(Entries with model source code)
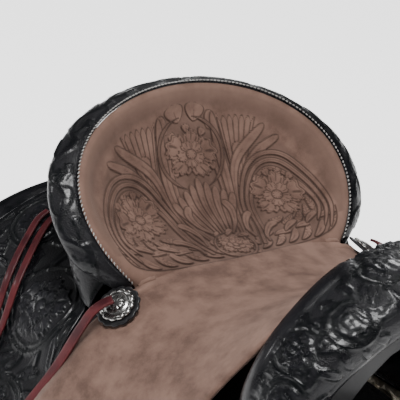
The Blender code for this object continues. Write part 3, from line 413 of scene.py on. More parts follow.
looks = {
    "roughout": {"name": "brownRoughout", "slot": "brown_roughout",
                 "dark": (0.098, 0.055, 0.042, 1), "light": (0.222, 0.134, 0.104, 1),
                 "nap": (0.250, 0.158, 0.124, 1), "pale": (0.300, 0.185, 0.143, 1),
                 "ground": (0.098, 0.061, 0.048, 1), "ink": (0.024, 0.014, 0.011, 1),
                 "sheen": (0.90, 0.76, 0.68, 1)},
    "tooled": {"name": "blackTooledLeather", "slot": "black_tooled_leather",
               "dark": (0.0045, 0.0042, 0.0055, 1), "light": (0.0095, 0.0092, 0.0115, 1),
               "rubbed": (0.014, 0.014, 0.018, 1), "ink": (0.001, 0.002, 0.0025, 1), "grain": 900.0,
               "coat": 0.18, "rough": 0.27},
    "plain": {"name": "blackLeather", "slot": "black_leather",
              "dark": (0.006, 0.0057, 0.0064, 1), "light": (0.012, 0.0115, 0.013, 1),
              "rubbed": (0.026, 0.025, 0.028, 1), "ink": (0.003, 0.003, 0.003, 1), "grain": 650.0,
              "coat": 0.12, "rough": 0.42},
    "burgundy": {"name": "burgundyLeather", "slot": "burgundy_leather",
                 "dark": (0.040, 0.006, 0.009, 1), "light": (0.105, 0.015, 0.018, 1),
                 "rubbed": (0.15, 0.035, 0.034, 1), "ink": (0.030, 0.006, 0.007, 1), "grain": 800.0,
                 "coat": 0.10, "rough": 0.45},
    "silver": {"name": "silverMetal", "slot": "silver_metal",
               "dark": (0.28, 0.27, 0.26, 1), "light": (0.50, 0.49, 0.48, 1),
               "ink": (0.05, 0.048, 0.045, 1), "rough": 0.26, "brush": (1.0, 1.0, 1.0)},
    "steel": {"name": "stainlessSteel", "slot": "stainless_steel",
              "dark": (0.44, 0.44, 0.45, 1), "light": (0.62, 0.62, 0.63, 1), "ink": (0.10, 0.10, 0.10, 1),
              "rough": 0.30, "brush": (0.1, 1.0, 1.0)},
    "wood": {"name": "treeWood", "slot": "tree_wood",
             "dark": (0.045, 0.030, 0.020, 1), "light": (0.16, 0.105, 0.065, 1)},
    "fleece": {"name": "creamFleece", "slot": "cream_fleece",
               "dark": (0.40, 0.33, 0.23, 1), "light": (0.86, 0.80, 0.68, 1),
               "soil": (0.55, 0.46, 0.33, 1)},
    "thread": {"name": "silverThread", "slot": "silver_metal",
               "dark": (0.30, 0.29, 0.28, 1), "light": (0.46, 0.45, 0.43, 1),
               "rubbed": (0.55, 0.54, 0.52, 1), "ink": (0.25, 0.24, 0.23, 1), "grain": 2500.0, "coat": 0.0,
               "rough": 0.5},
}
makers = {"roughout": makeRoughout, "silver": makeMetal, "steel": makeMetal, "wood": makeWood,
          "fleece": makeFleece}
materials = {name: makers.get(name, makeLeather)(look) for name, look in looks.items()}
print("materials made")


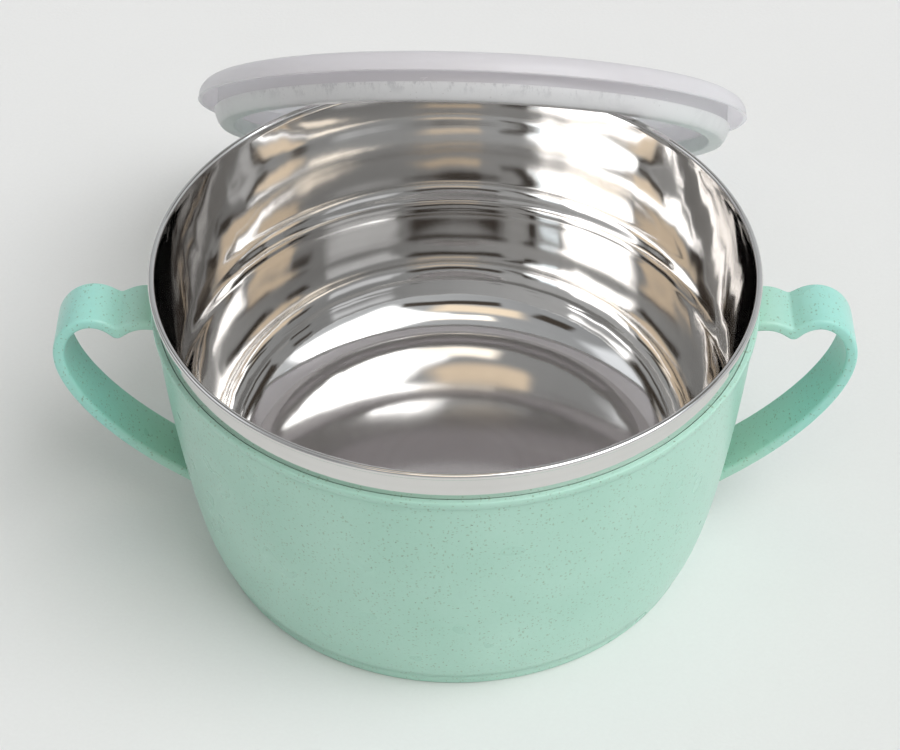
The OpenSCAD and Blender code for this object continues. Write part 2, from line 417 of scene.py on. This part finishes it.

WHAT THE TASK REQUIRES:
Give all the entries again exactly; leave none out.

EXERCISE RESULT:
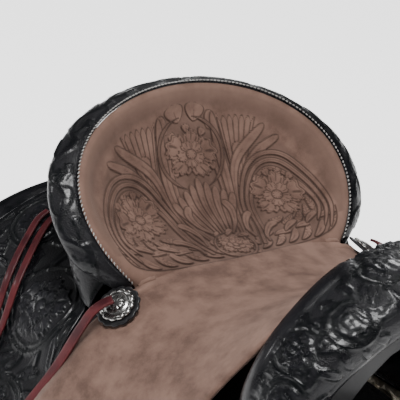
The Blender code for this object continues. Write part 3, from line 413 of scene.py on. More parts follow.
looks = {
    "roughout": {"name": "brownRoughout", "slot": "brown_roughout",
                 "dark": (0.098, 0.055, 0.042, 1), "light": (0.222, 0.134, 0.104, 1),
                 "nap": (0.250, 0.158, 0.124, 1), "pale": (0.300, 0.185, 0.143, 1),
                 "ground": (0.098, 0.061, 0.048, 1), "ink": (0.024, 0.014, 0.011, 1),
                 "sheen": (0.90, 0.76, 0.68, 1)},
    "tooled": {"name": "blackTooledLeather", "slot": "black_tooled_leather",
               "dark": (0.0045, 0.0042, 0.0055, 1), "light": (0.0095, 0.0092, 0.0115, 1),
               "rubbed": (0.014, 0.014, 0.018, 1), "ink": (0.001, 0.002, 0.0025, 1), "grain": 900.0,
               "coat": 0.18, "rough": 0.27},
    "plain": {"name": "blackLeather", "slot": "black_leather",
              "dark": (0.006, 0.0057, 0.0064, 1), "light": (0.012, 0.0115, 0.013, 1),
              "rubbed": (0.026, 0.025, 0.028, 1), "ink": (0.003, 0.003, 0.003, 1), "grain": 650.0,
              "coat": 0.12, "rough": 0.42},
    "burgundy": {"name": "burgundyLeather", "slot": "burgundy_leather",
                 "dark": (0.040, 0.006, 0.009, 1), "light": (0.105, 0.015, 0.018, 1),
                 "rubbed": (0.15, 0.035, 0.034, 1), "ink": (0.030, 0.006, 0.007, 1), "grain": 800.0,
                 "coat": 0.10, "rough": 0.45},
    "silver": {"name": "silverMetal", "slot": "silver_metal",
               "dark": (0.28, 0.27, 0.26, 1), "light": (0.50, 0.49, 0.48, 1),
               "ink": (0.05, 0.048, 0.045, 1), "rough": 0.26, "brush": (1.0, 1.0, 1.0)},
    "steel": {"name": "stainlessSteel", "slot": "stainless_steel",
              "dark": (0.44, 0.44, 0.45, 1), "light": (0.62, 0.62, 0.63, 1), "ink": (0.10, 0.10, 0.10, 1),
              "rough": 0.30, "brush": (0.1, 1.0, 1.0)},
    "wood": {"name": "treeWood", "slot": "tree_wood",
             "dark": (0.045, 0.030, 0.020, 1), "light": (0.16, 0.105, 0.065, 1)},
    "fleece": {"name": "creamFleece", "slot": "cream_fleece",
               "dark": (0.40, 0.33, 0.23, 1), "light": (0.86, 0.80, 0.68, 1),
               "soil": (0.55, 0.46, 0.33, 1)},
    "thread": {"name": "silverThread", "slot": "silver_metal",
               "dark": (0.30, 0.29, 0.28, 1), "light": (0.46, 0.45, 0.43, 1),
               "rubbed": (0.55, 0.54, 0.52, 1), "ink": (0.25, 0.24, 0.23, 1), "grain": 2500.0, "coat": 0.0,
               "rough": 0.5},
}
makers = {"roughout": makeRoughout, "silver": makeMetal, "steel": makeMetal, "wood": makeWood,
          "fleece": makeFleece}
materials = {name: makers.get(name, makeLeather)(look) for name, look in looks.items()}
print("materials made")


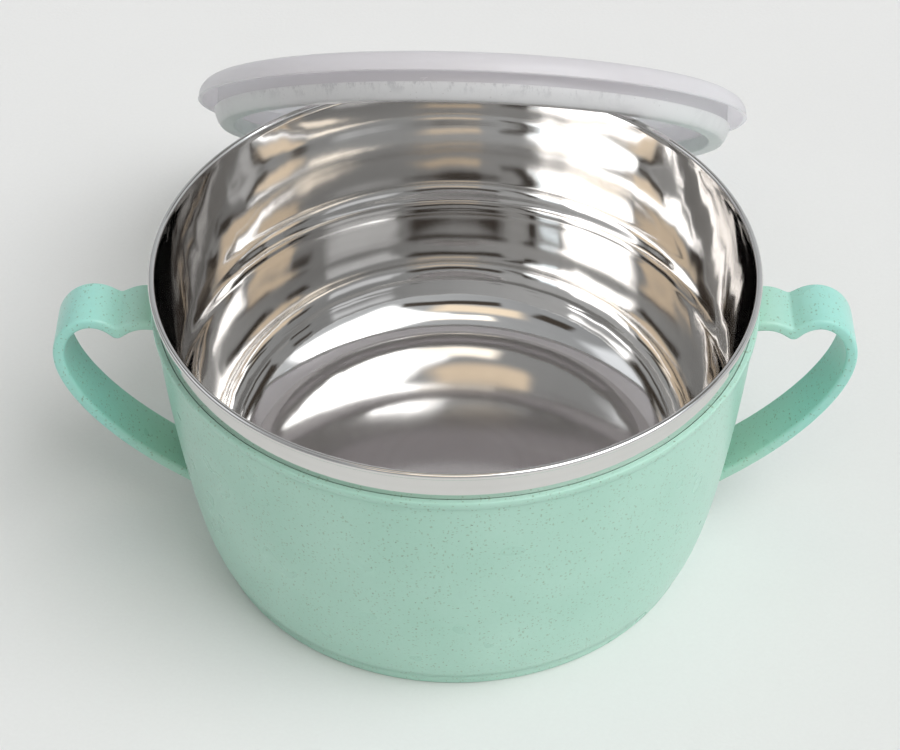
The OpenSCAD and Blender code for this object continues. Write part 2, from line 417 of scene.py on. This part finishes it.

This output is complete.